Through textile, performance, and photo-based gestures Ybarra wants to reify the bonds connecting herself to those inexistent spaces in an attempt to achieve a temporary agreement of co-existence. She will document (in photographs, prints, and writing) the gestures and add them to the embodied displacement archival which will be open for everyone who wishes to interact with it from its conception.

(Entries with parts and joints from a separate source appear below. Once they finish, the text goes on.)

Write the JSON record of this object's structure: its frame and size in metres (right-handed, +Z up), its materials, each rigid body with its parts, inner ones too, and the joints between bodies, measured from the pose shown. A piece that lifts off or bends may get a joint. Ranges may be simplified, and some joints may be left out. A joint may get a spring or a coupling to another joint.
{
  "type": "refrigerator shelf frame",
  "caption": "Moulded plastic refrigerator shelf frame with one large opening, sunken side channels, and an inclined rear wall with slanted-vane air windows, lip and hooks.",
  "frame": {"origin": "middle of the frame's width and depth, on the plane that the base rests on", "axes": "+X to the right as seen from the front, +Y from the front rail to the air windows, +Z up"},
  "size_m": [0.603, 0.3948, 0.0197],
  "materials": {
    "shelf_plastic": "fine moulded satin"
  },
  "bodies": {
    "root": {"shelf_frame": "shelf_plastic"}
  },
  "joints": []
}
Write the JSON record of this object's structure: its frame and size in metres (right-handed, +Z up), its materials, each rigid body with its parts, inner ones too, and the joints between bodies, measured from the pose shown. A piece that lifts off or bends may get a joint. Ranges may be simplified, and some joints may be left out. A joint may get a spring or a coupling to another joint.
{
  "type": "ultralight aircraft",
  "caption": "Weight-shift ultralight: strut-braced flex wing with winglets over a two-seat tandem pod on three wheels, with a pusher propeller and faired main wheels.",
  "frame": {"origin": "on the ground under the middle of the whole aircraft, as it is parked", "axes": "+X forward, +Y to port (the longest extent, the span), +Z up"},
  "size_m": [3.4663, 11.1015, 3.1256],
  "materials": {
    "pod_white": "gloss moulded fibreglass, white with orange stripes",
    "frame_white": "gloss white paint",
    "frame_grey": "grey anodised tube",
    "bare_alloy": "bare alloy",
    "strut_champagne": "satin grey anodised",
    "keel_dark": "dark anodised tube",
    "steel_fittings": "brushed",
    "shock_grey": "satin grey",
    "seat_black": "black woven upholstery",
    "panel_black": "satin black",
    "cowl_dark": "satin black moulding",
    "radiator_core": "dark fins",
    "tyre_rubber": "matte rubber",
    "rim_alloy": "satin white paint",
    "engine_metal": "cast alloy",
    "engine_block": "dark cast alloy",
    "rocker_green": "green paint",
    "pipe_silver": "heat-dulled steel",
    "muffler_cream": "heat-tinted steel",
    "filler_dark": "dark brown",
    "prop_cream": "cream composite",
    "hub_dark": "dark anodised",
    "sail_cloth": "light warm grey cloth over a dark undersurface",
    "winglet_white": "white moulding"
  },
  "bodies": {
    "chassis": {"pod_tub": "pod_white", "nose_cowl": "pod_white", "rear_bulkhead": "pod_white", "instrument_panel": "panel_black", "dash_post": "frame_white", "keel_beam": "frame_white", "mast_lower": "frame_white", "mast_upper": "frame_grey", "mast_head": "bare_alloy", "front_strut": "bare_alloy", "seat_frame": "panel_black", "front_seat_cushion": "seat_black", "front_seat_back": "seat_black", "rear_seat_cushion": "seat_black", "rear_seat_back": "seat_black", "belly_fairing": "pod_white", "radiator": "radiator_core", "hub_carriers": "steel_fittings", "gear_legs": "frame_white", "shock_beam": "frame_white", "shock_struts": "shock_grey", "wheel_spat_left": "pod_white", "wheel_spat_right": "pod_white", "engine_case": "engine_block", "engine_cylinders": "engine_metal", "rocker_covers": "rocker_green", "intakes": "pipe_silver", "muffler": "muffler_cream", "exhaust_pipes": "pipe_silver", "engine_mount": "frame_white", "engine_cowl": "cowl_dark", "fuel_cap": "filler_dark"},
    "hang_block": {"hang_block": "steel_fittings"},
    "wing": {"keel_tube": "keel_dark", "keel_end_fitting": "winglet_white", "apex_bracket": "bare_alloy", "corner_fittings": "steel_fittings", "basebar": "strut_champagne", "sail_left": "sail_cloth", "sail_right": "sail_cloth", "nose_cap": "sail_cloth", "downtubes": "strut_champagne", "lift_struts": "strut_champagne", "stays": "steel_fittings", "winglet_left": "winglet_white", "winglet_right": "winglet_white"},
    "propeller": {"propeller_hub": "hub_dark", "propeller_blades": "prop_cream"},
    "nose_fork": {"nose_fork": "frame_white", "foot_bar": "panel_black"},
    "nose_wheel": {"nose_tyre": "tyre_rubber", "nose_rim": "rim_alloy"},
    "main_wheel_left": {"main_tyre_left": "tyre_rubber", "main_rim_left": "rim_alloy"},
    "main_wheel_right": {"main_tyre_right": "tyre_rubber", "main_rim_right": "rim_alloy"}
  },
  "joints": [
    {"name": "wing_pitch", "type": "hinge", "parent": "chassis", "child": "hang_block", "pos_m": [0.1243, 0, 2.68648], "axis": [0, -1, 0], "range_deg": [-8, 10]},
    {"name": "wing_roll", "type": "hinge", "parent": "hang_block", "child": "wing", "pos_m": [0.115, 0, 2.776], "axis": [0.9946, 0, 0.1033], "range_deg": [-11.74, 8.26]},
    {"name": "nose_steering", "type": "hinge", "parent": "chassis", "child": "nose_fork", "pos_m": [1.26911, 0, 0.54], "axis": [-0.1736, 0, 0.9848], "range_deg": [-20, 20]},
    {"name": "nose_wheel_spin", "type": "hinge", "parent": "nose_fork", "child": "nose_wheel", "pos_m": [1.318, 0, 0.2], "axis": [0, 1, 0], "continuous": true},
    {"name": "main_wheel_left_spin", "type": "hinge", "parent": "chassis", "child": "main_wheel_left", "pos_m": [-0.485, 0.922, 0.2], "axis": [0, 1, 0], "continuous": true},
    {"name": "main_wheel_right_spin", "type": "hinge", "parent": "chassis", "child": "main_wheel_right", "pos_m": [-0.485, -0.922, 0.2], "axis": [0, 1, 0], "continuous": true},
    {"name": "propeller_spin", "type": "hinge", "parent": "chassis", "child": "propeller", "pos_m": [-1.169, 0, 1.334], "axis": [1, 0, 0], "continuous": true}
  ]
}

Currently located in Vancouver, Faune Ybarra is a time-based artist originally from Oaxaca and Mexico City, Mexico. Due to the experiences of constantly moving and adapting Faune has conceived of her body as a site of translation from where she attempts to communicate with other people and the non-human. Focusing on questioning the understanding of communication beyond our human constructs of language, Faune works with “portable formats” such as video, sound, performance, and photo-based practices. She holds a BFA in Visual Arts from Memorial University of Newfoundland and she is currently expanding her research/practice on the interrelation of displacement and site-specificity at Simon Fraser University as part of the MFA cohort in Interdisciplinary Studies. She has developed, performed, exhibited, and spoken about her practice at galleries, artist-run centres, and conferences such as PULP Gallery, ArtStarts, Eastern Edge Gallery, Grenfell Art Gallery, The Rooms Provincial Art Gallery, and SpokenWeb symposium.